I’ve often wished I had a Thai language genie to hang out with 24/7, who would be willing to talk to me (in Thai, of course!) about any topic I chose, and who would themselves bring up interesting and useful topics; who would go places with me and discuss what we were seeing and doing; who would watch Thai TV with me and be willing to answer my questions about scenes (or language) that I didn’t understand; etc.
* * *
A few months ago, I got a children’s book about a young bunny rabbit who eagerly learns how to clean her room and help her parents with the housework (กระต่ายน้อย ช่วยงานบ้าน). I looked at it a bit, recorded a friend reading it aloud, and then pretty much ignored the book for a few months — instead, I’d occasionally listen to the recording. I revisited the book last month when I was making lists of Thai words for practice (see Steps Taken Toward Reading Thai).
I understand the book pretty well; in fact, I’d say that the overwhelming majority of the words used are ones I already know. But there are some words here and there that I don’t get. Anyway, at some point fairly recently (but when?), when listening to the audio version the word ชม would stand out clearly — a new word, its meaning clear from its place in the story being told.
But: a word that I don’t remember noticing when I first tried reading the book, nor later on when I started listening to the audio version. Something happened at some point for the word to become a noticeable word, one that stood out, whose sound and meaning was clear.
Then a couple weeks ago I bought a few new books, and one of them — two books in one, actually — is basically a list of things that children should or should not do.2 In the afterword to the yes-these-are-things-that-you-should-do section, the author encourages parents to ชม their kids for good behavior.
Well, I had had my friend record this new book as well, and as I listened to the recording while kind of reading the book3, I ran into ชม several times: already a word within my growing pool of recognizable, usable Thai words.
I guess it’s not that surprising that I’ve acquired this word recently, and that I’ve run into it in two of the books I’ve been spending time with. The children’s books that I’m reading all seem to have a didactic purpose — to teach kids to act in certain ways and not others. Simultaneously, a couple of these books, at least, teach the parents/caregivers to reinforce desirable behavior by ชมing their kids.
* * *
Then there’s the more active approach of just straight out asking about stuff. When I do ask, I tend to ask about words that have already begun to stand out — I notice them when I hear them, their sounds are clear to me — but their meanings are not.
Just a few days ago I asked my friend about รบกวน, a word I’d recently started noticing. She put forward an English translation, but then, more importantly, described the situations in which this word would tend to come up and how exactly it would be used. Then I could understand รบกวน’s meaning, and see that although the English translation that she had offered would often work, there would also be other choices of wording open to English speakers who found themselves in an analogous situation.

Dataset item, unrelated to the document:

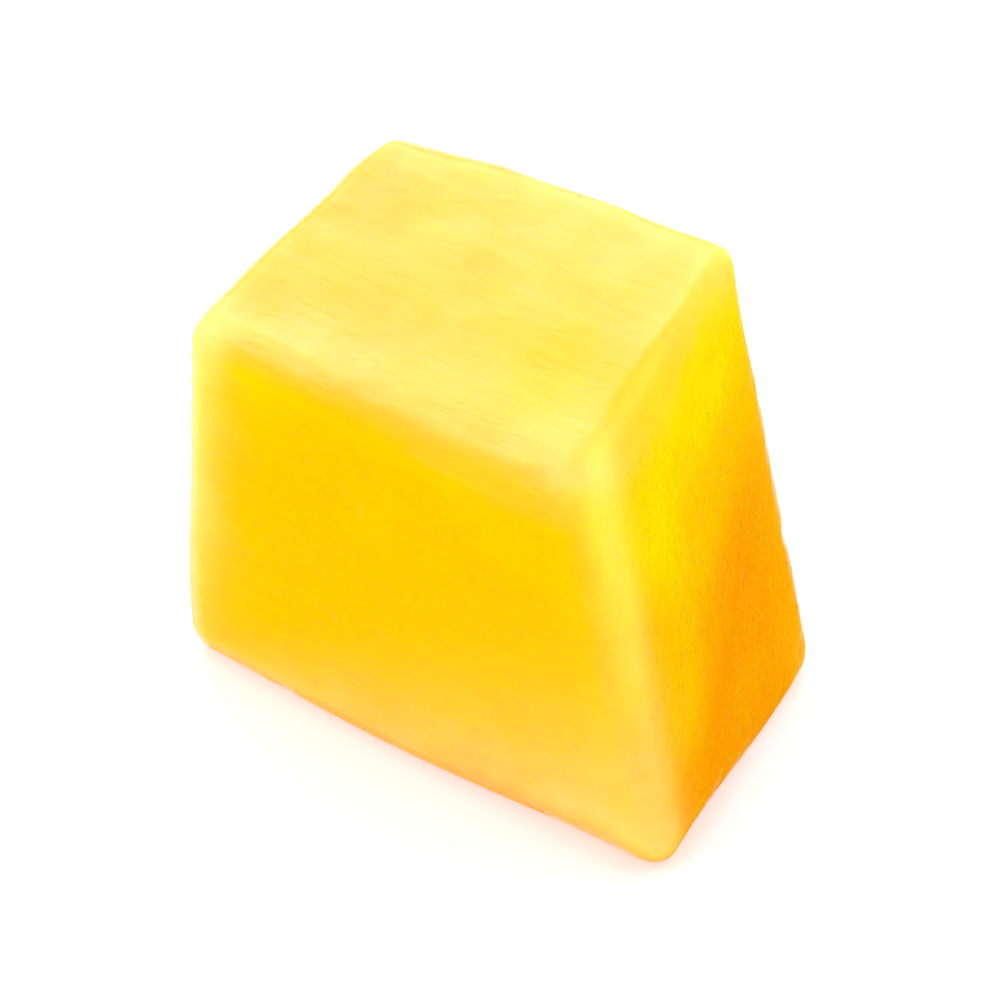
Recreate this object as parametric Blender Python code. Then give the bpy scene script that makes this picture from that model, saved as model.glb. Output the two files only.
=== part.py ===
"""One chunk of ripe mango flesh, cut with a knife as an uneven block. Metres, +Z up.

The chunk lies on its widest cut. Its front is -Y and its right is +X, and the origin is under the
middle of its outline. Six cuts meet in eight corners. The flesh between them has rounded edges, sides
that swell a little, a top with one shallow hollow, and a convex back, the side that lay under the peel.
"""

import itertools
import math

import bmesh
import bpy
import numpy as np

# Lengths between the cuts, measured from the front left corner of the foot.
FOOT_LENGTH = 0.0344  # front edge of the foot
DEPTH = 0.01935  # front cut to back cut
HEIGHT = 0.0229  # foot to top

# Angles of the cuts, in degrees. A turn is seen from above: the right cut turns in towards the back,
# and the left and back cuts turn out. A lean tips a cut from upright, the right one in, the left one out.
RIGHT_TURN = 15.6
RIGHT_LEAN = 12.9
LEFT_TURN = 2.9
LEFT_LEAN = -2.3
BACK_TURN = 3.9
TOP_RISE_TO_RIGHT = 1.9
TOP_RISE_TO_BACK = 7.2

# Radius of each edge, and of the softest corner. The edges that rub against other chunks are the softest.
EDGE_RADII = {
    ("front", "right", "top"): 0.0046,
    ("front", "left"): 0.0024,
    ("front", "right"): 0.0032,
    ("back", "left"): 0.0027,
    ("back", "right"): 0.0018,
    ("front", "top"): 0.0016,
    ("back", "top"): 0.0013,
    ("left", "top"): 0.0015,
    ("right", "top"): 0.0009,
    ("front", "foot"): 0.0011,
    ("back", "foot"): 0.0013,
    ("left", "foot"): 0.0012,
    ("right", "foot"): 0.0011,
}
EDGE_UNEVENNESS = 0.10  # share by which a radius grows and shrinks along its edge

# How far the middle of each side swells out of its cut.
SWELLS = {"left": 0.00030, "right": 0.00035, "front": 0.00020, "top": 0.00020}
PEEL_SIDE_SWELL = 0.00110  # the back, which follows the round of the fruit
PEEL_FACETS = 3  # upright strokes of the peeling knife across the back
PEEL_FACET_DEPTH = 0.00022
PEEL_RIDGE_ROUNDNESS = 0.15  # how blunt the ridges between the strokes are

# The hollow in the top, placed from -1 to 1 across it.
HOLLOW_TO_RIGHT = 0.56
HOLLOW_TO_BACK = -0.30
HOLLOW_RADIUS = 0.0026
HOLLOW_DEPTH = 0.00022

# Slow waves that keep the cuts from being dead flat.
WAVE_HEIGHT = 0.00007
WAVE_LENGTH = 0.0150

# The mesh: steps along each edge of the block, and how many at either end go round the edge.
STEPS = 24
ROUND_STEPS = 4

FLESH_COLOUR = (1.0, 0.60, 0.02, 1.0)
FLESH_ROUGHNESS = 0.42

# Each side's axis, and the end of that axis on which it lies.
SIDES = {
    "left": (0, -1),
    "right": (0, 1),
    "front": (1, -1),
    "back": (1, 1),
    "foot": (2, -1),
    "top": (2, 1),
}


def slope(degrees):
    return math.tan(math.radians(degrees))


def cuts():
    """Each side's plane, as the row n and the number d of n . p = d."""
    return {
        "left": ((1, slope(LEFT_TURN), slope(LEFT_LEAN)), 0),
        "right": ((1, slope(RIGHT_TURN), slope(RIGHT_LEAN)), FOOT_LENGTH),
        "front": ((0, 1, 0), 0),
        "back": ((-slope(BACK_TURN), 1, 0), DEPTH),
        "foot": ((0, 0, 1), 0),
        "top": ((-slope(TOP_RISE_TO_RIGHT), -slope(TOP_RISE_TO_BACK), 1), HEIGHT),
    }


def block_corners():
    """The eight points where three cuts meet, indexed by left or right, front or back, foot or top."""
    planes = cuts()
    ends = (("left", "right"), ("front", "back"), ("foot", "top"))
    corners = np.empty((2, 2, 2, 3))
    for index in itertools.product((0, 1), repeat=3):
        rows = [planes[ends[axis][end]] for axis, end in enumerate(index)]
        corners[index] = np.linalg.solve([row for row, _ in rows], [number for _, number in rows])
    return corners


def edge_radius(cube):
    """The rounding radius at each cube point: the edges' radii, the nearer and rounder edges weighing more.

    A wave that runs along all three axes makes each radius a little uneven.
    """
    total = np.zeros(len(cube))
    weights = np.zeros(len(cube))
    for names, radius in EDGE_RADII.items():
        weight = np.full(len(cube), radius**2)
        for axis, end in (SIDES[name] for name in names):
            weight *= ((1 + end * cube[:, axis]) / 2) ** 4
        total += weight * radius
        weights += weight
    across, back, up = cube.T
    wave = np.sin(5.1 * across + 1.7 * back + 0.4) * np.cos(3.7 * up - 2.3 * back + 0.9)
    return total / weights * (1 + EDGE_UNEVENNESS * wave)


def rounded_block(cube):
    """Points of a cube's surface, evenly spaced from -1 to 1, moved onto a block with rounded edges.

    Away from an edge a coordinate is stretched over the flat. In the last steps before an edge it
    turns an angle instead, so that the steps divide the quarter round evenly.
    """
    half = np.array([FOOT_LENGTH, DEPTH, HEIGHT]) / 2
    round_share = 2 * ROUND_STEPS / STEPS
    radius = edge_radius(cube)[:, None]
    flat = np.clip(cube / (1 - round_share), -1, 1)
    turned = np.clip((np.abs(cube) - (1 - round_share)) / round_share, 0, 1) * math.pi / 4
    outward = np.sign(cube) * np.tan(turned)
    outward /= np.linalg.norm(outward, axis=1)[:, None]
    return (flat * (half - radius) + radius * outward) / half


def between_cuts(block):
    """Points of the block from -1 to 1, carried to the room between the eight corners."""
    corners = block_corners()
    points = np.zeros((len(block), 3))
    for index in itertools.product((0, 1), repeat=3):
        share = np.ones(len(block))
        for axis, end in enumerate(index):
            share *= (1 + (2 * end - 1) * block[:, axis]) / 2
        points += share[:, None] * corners[index]
    return points


def swelling(block):
    """How far the sides' middles move out. It fades to nothing at the edges and at the far side."""
    move = np.zeros((len(block), 3))
    planes = cuts()
    for name, height in SWELLS.items():
        axis, end = SIDES[name]
        normal = end * np.array(planes[name][0], float)
        bow = (1 + end * block[:, axis]) / 2
        for other in {0, 1, 2} - {axis}:
            bow = bow * (1 - block[:, other] ** 2)
        move += height * bow[:, None] * normal / np.linalg.norm(normal)
    return move


def peel_side(block):
    """The round of the back, scooped into a few upright facets with blunt ridges between them."""
    across, back, up = block.T
    bow = PEEL_SIDE_SWELL * (1 - across**2) * (1 - 0.7 * up**2)
    stroke = np.sin(math.pi * PEEL_FACETS * (across + 1) / 2)
    scoop = PEEL_FACET_DEPTH * np.sqrt(stroke**2 + PEEL_RIDGE_ROUNDNESS**2) * (1 - across**2)
    move = np.zeros((len(block), 3))
    move[:, 1] = (bow - scoop) * (1 + back) / 2
    return move


def hollow(block):
    """The shallow hollow in the top, a bell curve of the distance from its middle."""
    across, back, up = block.T
    to_right = (across - HOLLOW_TO_RIGHT) * FOOT_LENGTH / 2
    to_back = (back - HOLLOW_TO_BACK) * DEPTH / 2
    far = (to_right**2 + to_back**2) / HOLLOW_RADIUS**2
    move = np.zeros((len(block), 3))
    move[:, 2] = -HOLLOW_DEPTH * np.exp(-far) * np.clip(up, 0, 1) ** 2
    return move


def waves(points, block):
    """Slow waves of each coordinate along the other two, level at the foot."""
    turn = 2 * math.pi * points / WAVE_LENGTH
    x, y, z = turn.T
    move = np.stack(
        [
            np.sin(1.1 * y + 0.6) * np.cos(0.9 * z + 0.4),
            np.sin(0.8 * x + 2.1) * np.cos(1.1 * z + 1.3),
            np.sin(0.9 * x + 0.3) * np.cos(1.2 * y + 2.2) * (1 + block[:, 2]) / 2,
        ],
        axis=1,
    )
    return WAVE_HEIGHT * move


def chunk_surface(cube):
    block = rounded_block(cube)
    points = between_cuts(block)
    points = points + swelling(block) + peel_side(block) + hollow(block)
    return points + waves(points, block)


def to_origin(points):
    """Puts the middle of the outline over the origin, and the foot on z = 0."""
    low = points.min(axis=0)
    high = points.max(axis=0)
    middle = (low + high) / 2
    return points - np.array([middle[0], middle[1], low[2]])


def flesh_material():
    material = bpy.data.materials.new("mango_flesh")
    material.use_nodes = True
    shader = material.node_tree.nodes["Principled BSDF"]
    shader.inputs["Base Color"].default_value = FLESH_COLOUR
    shader.inputs["Roughness"].default_value = FLESH_ROUGHNESS
    shader.inputs["Metallic"].default_value = 0.0
    return material


def clear_scene():
    for old in list(bpy.data.objects):
        bpy.data.objects.remove(old, do_unlink=True)


def mango_chunk():
    """A cube whose faces are cut into an even grid, with its points moved onto the chunk's surface."""
    shape = bmesh.new()
    bmesh.ops.create_cube(shape, size=2.0)
    bmesh.ops.subdivide_edges(shape, edges=shape.edges[:], cuts=STEPS - 1, use_grid_fill=True)
    points = to_origin(chunk_surface(np.array([vertex.co for vertex in shape.verts])))
    for vertex, point in zip(shape.verts, points):
        vertex.co = point
    bmesh.ops.recalc_face_normals(shape, faces=shape.faces[:])
    mesh = bpy.data.meshes.new("mango_chunk")
    shape.to_mesh(mesh)
    shape.free()
    mesh.shade_smooth()
    mesh.materials.append(flesh_material())
    chunk = bpy.data.objects.new("mango_chunk", mesh)
    bpy.context.scene.collection.objects.link(chunk)
    return chunk


clear_scene()
mango_chunk()
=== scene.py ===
"""The finished look of one chunk of ripe mango flesh, on a white floor in soft light. Metres, +Z up.

The chunk's form comes from six knife cuts, as in the solid that it covers. Here it is worked out on a
finer grid, and fibres, pores and nicks are cut into it. Every surface is a formula on arrays.
"""

import itertools
import math

import bpy
import numpy as np
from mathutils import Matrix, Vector


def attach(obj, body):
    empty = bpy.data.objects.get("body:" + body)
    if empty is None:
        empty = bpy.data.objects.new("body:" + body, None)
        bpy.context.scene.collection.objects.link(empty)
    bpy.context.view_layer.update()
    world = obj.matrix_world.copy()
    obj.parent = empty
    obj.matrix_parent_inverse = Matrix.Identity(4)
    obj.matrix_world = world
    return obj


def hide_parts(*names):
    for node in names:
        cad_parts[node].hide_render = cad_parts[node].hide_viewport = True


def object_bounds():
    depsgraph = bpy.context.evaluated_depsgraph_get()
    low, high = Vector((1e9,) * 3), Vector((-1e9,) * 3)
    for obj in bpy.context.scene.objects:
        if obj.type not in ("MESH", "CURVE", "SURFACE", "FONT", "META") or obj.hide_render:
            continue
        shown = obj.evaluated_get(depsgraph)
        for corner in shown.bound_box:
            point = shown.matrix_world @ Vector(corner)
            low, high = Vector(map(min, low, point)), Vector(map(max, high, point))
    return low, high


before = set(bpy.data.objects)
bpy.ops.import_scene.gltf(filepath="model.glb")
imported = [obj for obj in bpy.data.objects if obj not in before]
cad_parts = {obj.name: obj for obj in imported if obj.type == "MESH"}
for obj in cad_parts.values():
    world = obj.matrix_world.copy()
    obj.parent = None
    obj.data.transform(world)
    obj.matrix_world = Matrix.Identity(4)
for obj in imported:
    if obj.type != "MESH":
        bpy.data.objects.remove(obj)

CAD_LOW, CAD_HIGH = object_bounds()

# Lengths between the cuts, measured from the front left corner of the foot.
FOOT_LENGTH = 0.0344  # front edge of the foot
DEPTH = 0.01935  # front cut to back cut
HEIGHT = 0.0229  # foot to top
HALF_SIZE = np.array([FOOT_LENGTH, DEPTH, HEIGHT]) / 2

# Angles of the cuts, in degrees. A turn is seen from above: the right cut turns in towards the back,
# and the left and back cuts turn out. A lean tips a cut from upright, the right one in, the left one out.
RIGHT_TURN = 15.6
RIGHT_LEAN = 12.9
LEFT_TURN = 2.9
LEFT_LEAN = -2.3
BACK_TURN = 3.9
TOP_RISE_TO_RIGHT = 1.9
TOP_RISE_TO_BACK = 7.2

# Radius of each edge, and of the softest corner. The upright edges were rubbed the most.
EDGE_RADII = {
    ("front", "right", "top"): 0.0046,
    ("front", "left"): 0.0024,
    ("front", "right"): 0.0032,
    ("back", "left"): 0.0027,
    ("back", "right"): 0.0018,
    ("front", "top"): 0.0016,
    ("back", "top"): 0.0013,
    ("left", "top"): 0.0015,
    ("right", "top"): 0.0009,
    ("front", "foot"): 0.0011,
    ("back", "foot"): 0.0013,
    ("left", "foot"): 0.0012,
    ("right", "foot"): 0.0011,
}
EDGE_NEARNESS = 4  # the power by which an edge counts for less the farther a point is from it
EDGE_UNEVENNESS = 0.10  # share by which a radius grows and shrinks along its edge

# How far the middle of each side swells out of its cut.
SWELLS = {"left": 0.00030, "right": 0.00035, "front": 0.00020, "top": 0.00020}
PEEL_SIDE_SWELL = 0.00110  # the back, which follows the round of the fruit
PEEL_SWELL_LOSS = 0.7  # share of that swell that is gone at the foot and at the top
PEEL_FACETS = 3  # upright strokes of the peeling knife across the back
PEEL_FACET_DEPTH = 0.00022
PEEL_RIDGE_ROUNDNESS = 0.15  # how blunt the ridges between the strokes are

# The hollow in the top, placed from -1 to 1 across it.
HOLLOW_TO_RIGHT = 0.56
HOLLOW_TO_BACK = -0.30
HOLLOW_RADIUS = 0.0026
HOLLOW_DEPTH = 0.00022

# Slow waves that keep the cuts from being dead flat.
WAVE_HEIGHT = 0.00007
WAVE_LENGTH = 0.0150

# Each side's axis, and the end of that axis on which it lies.
SIDES = {
    "left": (0, -1),
    "right": (0, 1),
    "front": (1, -1),
    "back": (1, 1),
    "foot": (2, -1),
    "top": (2, 1),
}

# The fine grid on a cube from -1 to 1: steps over the flat of each axis, and steps round an edge.
FLAT_STEPS = (124, 72, 92)
ROUND_STEPS = 12
ROUND_SHARE = 1 / 3  # how much of each half of the cube, next to an edge, goes round it
FLAT_END = 1 - ROUND_SHARE

# An uneven field is a sum of waves. These are their number, and the shortest and the longest of their
# lengths over the usual one. Each use of a field has its own random seed.
FIELD_WAVES = 40
FIELD_SPREAD = (0.7, 1.4)
FIELD_SEEDS = {"dents": 7, "fibres": 8, "pores": 9, "nicks": 10, "clouds": 11, "edges": 12}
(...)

Then a couple days ago I’m watching ดอกส้มสีทอง (dawk som see thong), and come across this scene:
Fah and Khun Chai hanging out together, in New Zealand; from episode 5 of ดอกส้มสีทอง (dawk som see thong)
And there you go!
* * *
1. During the first phases of my learning Thai, I was getting what I learned almost entirely from classes at AUA and, with rare exceptions, the classroom was an all-Thai environment with no translating or explaining in English (see The First 1000 Hours, Part 4). But then as I got out into the “real world” I began interacting with (Thai) people who would sometimes speak to me in English, or give me English translations of Thai terms that I wasn’t understanding. If it was a formal language exchange situation — that is, if the whole basis for our being together and communicating was in order to teach each other our respective languages — then I might ask (often repeatedly!) the other person to stick to Thai. But if we weren’t in a “language-exchange relationship”, I wouldn’t try to dictate their choice of language, other than occasionally asking how something would be said in Thai. Even with language-exchange partners, whether or not I ask them to speak in Thai depends on a number of things, since what a lot of people are looking for is the chance to practice speaking English; often what it comes down to is, is this my time? (i.e., the conversation we’re having is now primarily for my benefit) or the other person’s (in which case I would tailor my speech to their language learning needs/goals).
In any event, if I am given an English translation or explanation for a bit of Thai, I always take it with a grain of salt: sometimes it turns out to be just plain wrong, or sometimes it might help point you to the basic meaning of the word, without actually being a good translation (i.e., it’s kind of clumsy or awkward). And then even a good translation has its limitations — or so I believe.
2. แบบนี้ต้องปรบมือให้! and the considerably more entertaining ทำแบบนี้ไม่ดีแน่ๆ!, which seem to be a translation from Korean, judging by the names of the writer and illustrator (Chao Bo-Geum and Kwant You-Jung, respectively).
3. As might be expected, I am an often slow and stumbling reader in Thai; when I simultaneously look at a text while listening to it, I’m not so much reading as just scanning or following along — just recognizing letters and words enough to keep up with the speaker. It’s pretty much the same as when I follow along with Pali chants at Buddhist temples, something I briefly described in Steps Taken Toward Reading Thai).